In realtà, la guerra ibrida non consiste solo in quello: comprende anche alcuni elementi che si sono manifestati molto prima dei droni sopra l’Europa. Ma noi dobbiamo riconoscere comunque un notevole progresso: dopo quasi quattro anni di guerra in corso, è finalmente arrivata la consapevolezza della guerra ibrida! Facciamo un applauso e ricominciamo a sperare in meglio con ancora più intensità.
L’agenzia Reuters, dopo aver esaminato un telegramma interno del Dipartimento di Stato americano del 2 ottobre di quest’anno, ha scritto che le autorità statunitensi hanno incaricato i propri diplomatici di esortare gli alleati a votare contro la risoluzione dell’ONU che chiede la revoca dell’embargo contro Cuba, utilizzando come argomento il fatto che migliaia di cubani stanno combattendo tra le fila dell’esercito della Russia nella guerra contro l’Ucraina. Tuttavia, il Dipartimento di Stato si è rifiutato di fornire a Reuters dettagli sui mercenari cubani in Ucraina.
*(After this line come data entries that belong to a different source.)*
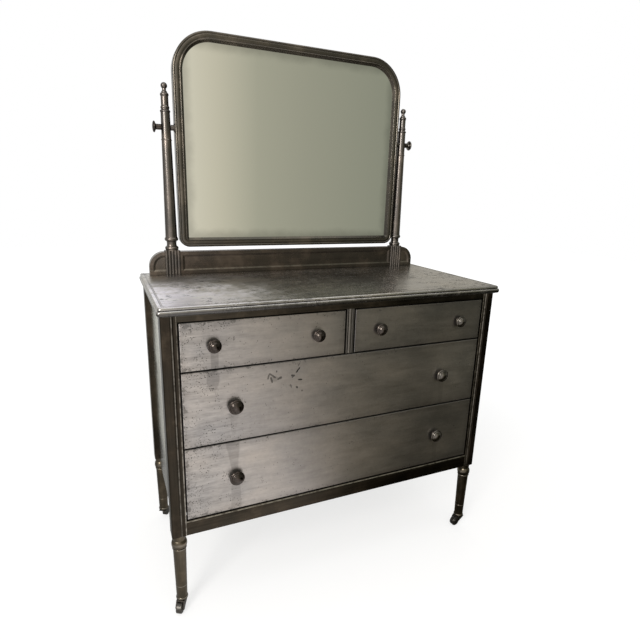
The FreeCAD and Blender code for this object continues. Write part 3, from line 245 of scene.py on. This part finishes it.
# Marks in the lacquer of the middle drawer: start, end, half width and strength
MARKS = (
    ((-0.2493, 0.6890), (-0.2456, 0.7055), 0.0032, 0.63),
    ((-0.2460, 0.7074), (-0.2246, 0.6902), 0.0032, 0.69),
    ((-0.2415, 0.6970), (-0.2356, 0.6775), 0.0032, 0.69),
    ((-0.2222, 0.6862), (-0.2080, 0.6920), 0.0040, 0.75),
    ((-0.1662, 0.6990), (-0.1535, 0.7145), 0.0025, 1.00),
    ((-0.1600, 0.7190), (-0.1537, 0.7285), 0.0022, 0.57),
    ((-0.1608, 0.6778), (-0.1470, 0.6762), 0.0025, 1.00),
    ((-0.1812, 0.6935), (-0.1692, 0.6906), 0.0030, 0.86),
    ((-0.1790, 0.6858), (-0.1700, 0.6912), 0.0025, 0.75),
    ((-0.1828, 0.6670), (-0.1781, 0.6550), 0.0030, 0.52),
    ((-0.1645, 0.6524), (-0.1608, 0.6566), 0.0042, 0.92),
    ((-0.2256, 0.7110), (-0.2220, 0.7102), 0.0037, 0.80),
    ((-0.1480, 0.6395), (-0.1448, 0.6440), 0.0037, 0.57),
    ((-0.2640, 0.6770), (-0.2615, 0.6768), 0.0025, 0.52),
)
# How a mark fades: across it in half widths, and from its middle, where it first narrows
MARK_SIDES, MARK_ENDS, MARK_TAPER = (0.6, 1.1), (0.50, 0.56), (0.30, 0.56)

# Painted highlight lines, each with its place, half width and strength. Across the front posts: two
# lines on both, measured from the chest's middle, and a band on the right one. Only their fronts
# have them
POST_LINES = ((0.4986, 0.0022, 0.45), (0.4866, 0.0020, 1.0))
POST_BAND = ((0.4930, 0.0080, 0.50),)
POST_SKIN = (-0.237, -0.234)
# Round the legs, painted highlight lines: rings, ferrules and collars
LEG_LINES = ((0.0850, 0.0014, 1.0), (0.0440, 0.0014, 1.0), (0.2112, 0.0016, 1.0),
             (0.2545, 0.0014, 1.0), (0.2270, 0.0060, 0.35))
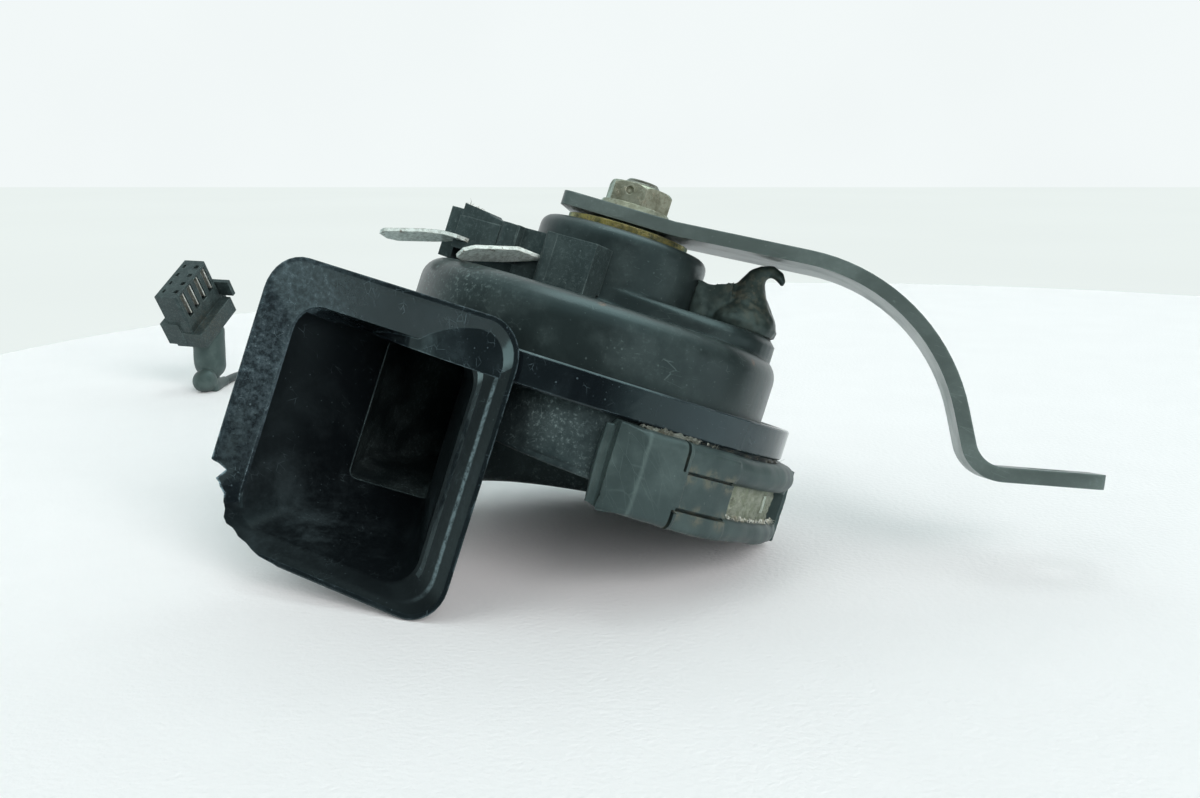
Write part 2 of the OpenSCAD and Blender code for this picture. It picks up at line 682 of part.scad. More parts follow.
// Bore of the spiral duct at a turn u past the bell, measured towards the throat
function duct_ease_share(u) = u < duct_ease ? 0 : min(1, (u - duct_ease) / duct_ease_turn);
function duct_out(u) = lerp(duct_r, 9, (1 - cos(180 * duct_ease_share(u))) / 2);
function duct_depth(u) = throat_h + (duct_h - throat_h) * pow((duct_turn - u) / duct_turn, 1.8);
function duct_width(u) = lerp(duct_w, 8, pow(max(u, 0) / duct_turn, 0.7));

// Section of the duct in the plane through the axis at turn u, drawn as radius and height
function duct_section(u, wall, lip, top) =
  let (
    r1 = duct_out(u) + wall,
    r0 = max(duct_out(u) - duct_width(u) - wall, 0.6),
    h = duct_depth(u) + wall,
    c = 1.6 + wall / 2
  )
  concat(
    [[r0, top], [r1, top]],
    lip > 0 ? [[r1, -h + 2.4], [r1 + lip, -h + 1.3], [r1 + lip, -h]] : arc([r1 - c, c - h], c, 0, -90, 3),
    arc([r0 + c, c - h], c, 270, 180, 3)
  );

module duct(wall, lip, top, from, to) {
  loft([
    for (u = [from:duct_step:to]) let (a = duct_start - u)
      [for (p = duct_section(u, wall, lip, top)) [p[0] * cos(a), p[0] * sin(a), p[1]]]
  ]);
}

// Lower moulding of the trumpet: the spiral channel that the plate closes
module trumpet_spiral() rest_pose() color([0.22, 0.24, 0.24]) {
  difference() {
    union() {
      duct(duct_wall, duct_lip, 0, 0, duct_turn);
      translate([0, 0, -throat_h - duct_wall]) cylinder(r = well_r, h = throat_h + duct_wall);
    }
    duct(0, 0, over, -duct_step / 2, duct_turn - duct_step / 2);
    translate([0, 0, -throat_h]) cylinder(r = throat_r, h = throat_h + over);
  }
}

module seat_washer() rest_pose() color([0.62, 0.52, 0.22]) {
  ring(seat_r, stud_r + fit, cap_z, seat_t);
}

module thin_washer() rest_pose() color([0.4, 0.38, 0.3]) {
  ring(thin_washer_r, stud_r + fit, cap_z + seat_t, thin_washer_t);
}

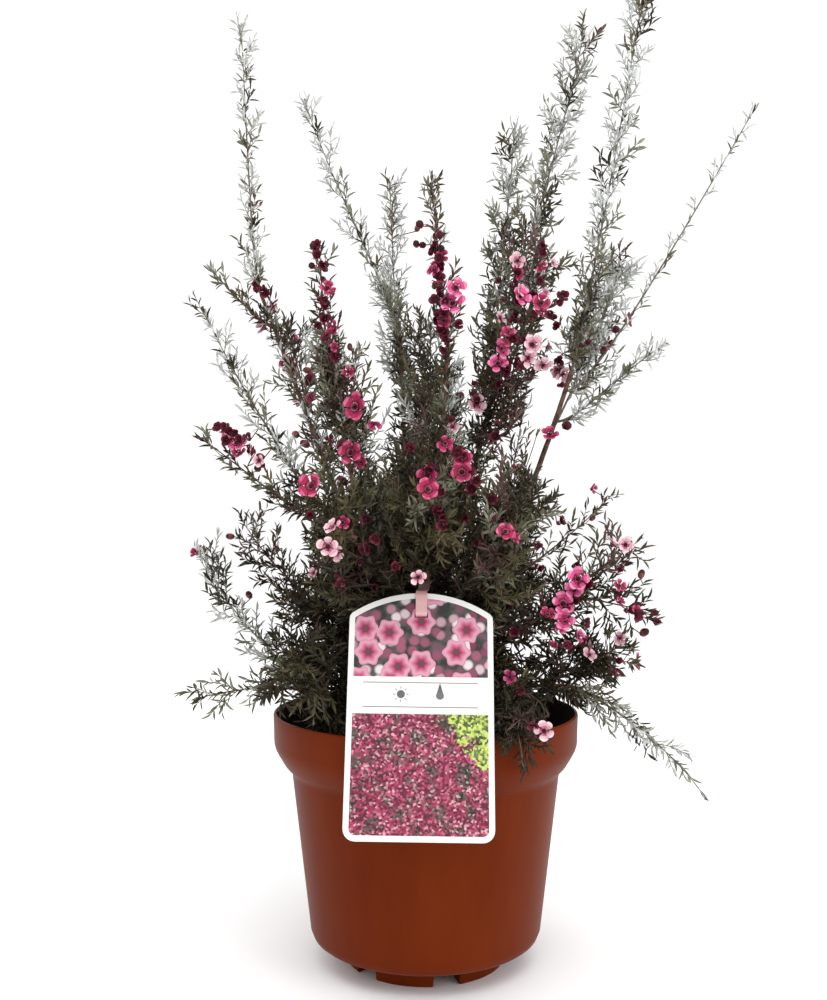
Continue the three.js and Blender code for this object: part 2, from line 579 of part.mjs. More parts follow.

Si può dire molto sulla qualità dei dati e sul modo in cui vengono utilizzati dall’amministrazione Trump: spesso anche in termini giustamente negativi. Ma anche senza avere accesso alle statistiche ufficiali, è facile credere alla versione secondo cui un grande numero di cubani sta combattendo a fianco della Russia: vengono da un Paese molto povero e senza prospettive, il che significa che è molto facile attirarli con la promessa di guadagni elevati (secondo i loro criteri) anche in una guerra reale in un Paese lontano e freddo. Allo stesso modo, come ricorderete, centinaia di persone provenienti dall’India, dall’Africa e da altri luoghi sono già state attirate in guerra negli ultimi anni.
Eppure: la logica è una cosa buona, ma sarebbe bello avere dati un po’ più dettagliati e verificabili. Infatti, sulla base di questi dati si dovranno formulare accuse e scrivere la storia.